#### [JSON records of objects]
┄┄┄┄┄┄

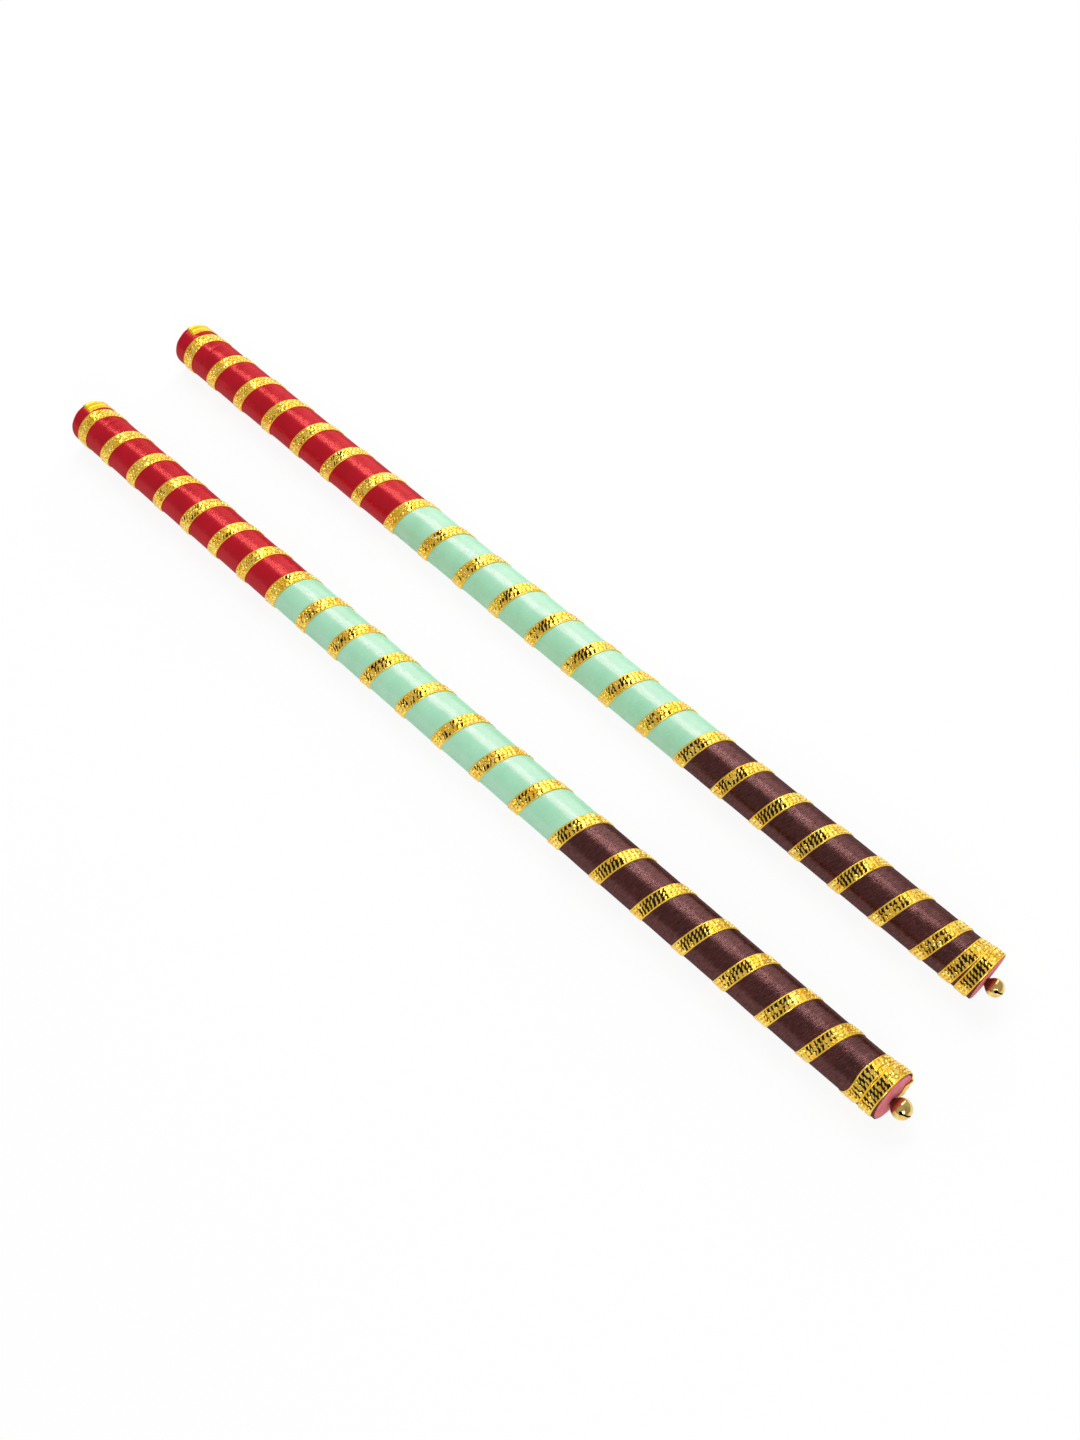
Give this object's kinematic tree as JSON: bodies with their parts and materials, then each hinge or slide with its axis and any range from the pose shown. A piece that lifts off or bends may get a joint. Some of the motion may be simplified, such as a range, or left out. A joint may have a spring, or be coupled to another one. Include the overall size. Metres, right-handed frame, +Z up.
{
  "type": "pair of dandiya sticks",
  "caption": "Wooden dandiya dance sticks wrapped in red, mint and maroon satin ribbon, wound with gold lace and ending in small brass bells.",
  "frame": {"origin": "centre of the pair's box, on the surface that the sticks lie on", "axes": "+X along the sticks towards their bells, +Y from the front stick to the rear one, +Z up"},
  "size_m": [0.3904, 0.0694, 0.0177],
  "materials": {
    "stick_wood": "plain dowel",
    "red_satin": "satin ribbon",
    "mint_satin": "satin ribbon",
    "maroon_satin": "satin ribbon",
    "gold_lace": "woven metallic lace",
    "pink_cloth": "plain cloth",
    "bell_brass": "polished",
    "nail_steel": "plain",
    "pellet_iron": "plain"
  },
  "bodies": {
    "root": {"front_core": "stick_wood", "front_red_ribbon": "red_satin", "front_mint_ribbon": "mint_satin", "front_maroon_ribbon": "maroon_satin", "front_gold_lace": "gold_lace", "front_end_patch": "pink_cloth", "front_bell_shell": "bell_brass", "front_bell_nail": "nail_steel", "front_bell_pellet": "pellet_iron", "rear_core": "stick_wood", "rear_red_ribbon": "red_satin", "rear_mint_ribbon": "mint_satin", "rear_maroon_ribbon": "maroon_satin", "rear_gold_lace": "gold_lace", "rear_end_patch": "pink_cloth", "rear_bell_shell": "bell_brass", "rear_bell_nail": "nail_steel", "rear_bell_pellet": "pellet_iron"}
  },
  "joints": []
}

┄┄┄┄┄┄

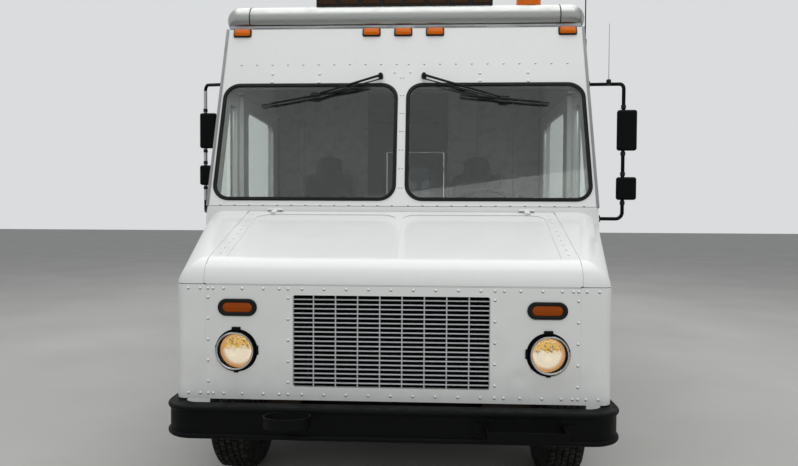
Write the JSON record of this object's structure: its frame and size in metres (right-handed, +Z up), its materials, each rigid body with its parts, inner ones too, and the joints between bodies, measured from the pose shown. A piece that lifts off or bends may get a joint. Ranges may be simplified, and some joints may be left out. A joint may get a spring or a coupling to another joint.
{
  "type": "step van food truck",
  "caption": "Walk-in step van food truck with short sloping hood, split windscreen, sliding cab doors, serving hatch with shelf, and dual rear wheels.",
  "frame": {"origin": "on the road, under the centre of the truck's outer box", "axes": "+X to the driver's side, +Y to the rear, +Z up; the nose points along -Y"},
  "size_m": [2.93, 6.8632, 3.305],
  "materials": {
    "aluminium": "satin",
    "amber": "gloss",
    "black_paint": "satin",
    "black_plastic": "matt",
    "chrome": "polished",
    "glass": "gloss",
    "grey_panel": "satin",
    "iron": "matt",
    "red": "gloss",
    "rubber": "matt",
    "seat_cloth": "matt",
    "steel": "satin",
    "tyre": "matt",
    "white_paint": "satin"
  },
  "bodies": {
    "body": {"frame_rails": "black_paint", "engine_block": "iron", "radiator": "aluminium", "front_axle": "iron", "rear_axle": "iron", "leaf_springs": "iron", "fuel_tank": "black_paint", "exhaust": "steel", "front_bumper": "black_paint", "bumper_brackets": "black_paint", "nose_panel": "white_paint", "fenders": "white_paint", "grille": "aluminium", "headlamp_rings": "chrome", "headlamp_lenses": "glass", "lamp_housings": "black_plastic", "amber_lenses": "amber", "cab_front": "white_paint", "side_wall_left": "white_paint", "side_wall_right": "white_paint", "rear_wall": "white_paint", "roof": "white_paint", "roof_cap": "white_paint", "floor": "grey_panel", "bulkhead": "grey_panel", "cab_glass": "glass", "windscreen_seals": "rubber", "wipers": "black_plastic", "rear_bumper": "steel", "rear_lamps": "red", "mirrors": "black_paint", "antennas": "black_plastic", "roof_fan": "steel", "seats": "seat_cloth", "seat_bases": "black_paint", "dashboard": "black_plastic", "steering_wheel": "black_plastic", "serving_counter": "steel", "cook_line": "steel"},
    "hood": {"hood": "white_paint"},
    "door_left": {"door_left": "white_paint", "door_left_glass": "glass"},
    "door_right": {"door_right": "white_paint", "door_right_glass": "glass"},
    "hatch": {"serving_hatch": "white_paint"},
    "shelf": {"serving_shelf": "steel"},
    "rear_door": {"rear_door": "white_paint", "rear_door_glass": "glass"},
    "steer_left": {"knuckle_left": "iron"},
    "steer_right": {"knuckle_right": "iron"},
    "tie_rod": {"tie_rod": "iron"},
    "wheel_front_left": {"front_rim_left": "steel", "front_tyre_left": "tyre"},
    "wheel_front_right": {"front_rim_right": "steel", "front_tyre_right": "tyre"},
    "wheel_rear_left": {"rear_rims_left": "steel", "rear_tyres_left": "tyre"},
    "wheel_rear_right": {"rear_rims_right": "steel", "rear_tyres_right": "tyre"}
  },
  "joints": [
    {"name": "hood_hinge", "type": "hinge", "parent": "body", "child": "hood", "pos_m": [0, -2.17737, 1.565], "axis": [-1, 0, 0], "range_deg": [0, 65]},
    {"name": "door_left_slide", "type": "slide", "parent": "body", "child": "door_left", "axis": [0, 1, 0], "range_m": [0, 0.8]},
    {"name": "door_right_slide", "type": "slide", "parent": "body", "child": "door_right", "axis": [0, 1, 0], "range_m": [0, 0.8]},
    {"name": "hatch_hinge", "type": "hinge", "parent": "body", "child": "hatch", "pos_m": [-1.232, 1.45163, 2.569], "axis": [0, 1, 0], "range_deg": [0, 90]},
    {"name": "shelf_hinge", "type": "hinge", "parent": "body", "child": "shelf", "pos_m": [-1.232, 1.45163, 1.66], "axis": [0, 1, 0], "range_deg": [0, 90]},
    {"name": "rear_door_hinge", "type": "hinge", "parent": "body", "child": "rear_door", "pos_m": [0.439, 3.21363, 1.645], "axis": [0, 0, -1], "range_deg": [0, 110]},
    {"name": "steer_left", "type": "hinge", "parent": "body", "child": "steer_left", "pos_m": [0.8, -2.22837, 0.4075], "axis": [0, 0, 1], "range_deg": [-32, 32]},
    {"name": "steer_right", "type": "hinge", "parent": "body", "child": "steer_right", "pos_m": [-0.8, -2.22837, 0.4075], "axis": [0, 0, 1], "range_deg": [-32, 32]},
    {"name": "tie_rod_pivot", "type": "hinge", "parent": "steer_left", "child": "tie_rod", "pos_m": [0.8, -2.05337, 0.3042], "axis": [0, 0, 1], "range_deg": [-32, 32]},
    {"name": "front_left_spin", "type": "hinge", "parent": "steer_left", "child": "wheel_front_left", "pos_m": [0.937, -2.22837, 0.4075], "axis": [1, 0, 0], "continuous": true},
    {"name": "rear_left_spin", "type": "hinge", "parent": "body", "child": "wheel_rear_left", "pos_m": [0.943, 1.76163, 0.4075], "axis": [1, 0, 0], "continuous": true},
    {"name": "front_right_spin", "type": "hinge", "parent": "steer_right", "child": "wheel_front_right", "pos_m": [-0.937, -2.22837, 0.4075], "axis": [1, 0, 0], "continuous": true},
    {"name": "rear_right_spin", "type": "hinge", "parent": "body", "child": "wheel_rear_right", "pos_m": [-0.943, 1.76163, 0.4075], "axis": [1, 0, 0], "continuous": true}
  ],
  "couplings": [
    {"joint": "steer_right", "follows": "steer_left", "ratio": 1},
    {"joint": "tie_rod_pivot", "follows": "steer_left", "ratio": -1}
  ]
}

┄┄┄┄┄┄

#### [Work instructions]
State how many lines of the data include the word "bodies", with nothing else.

#### [Response below]
4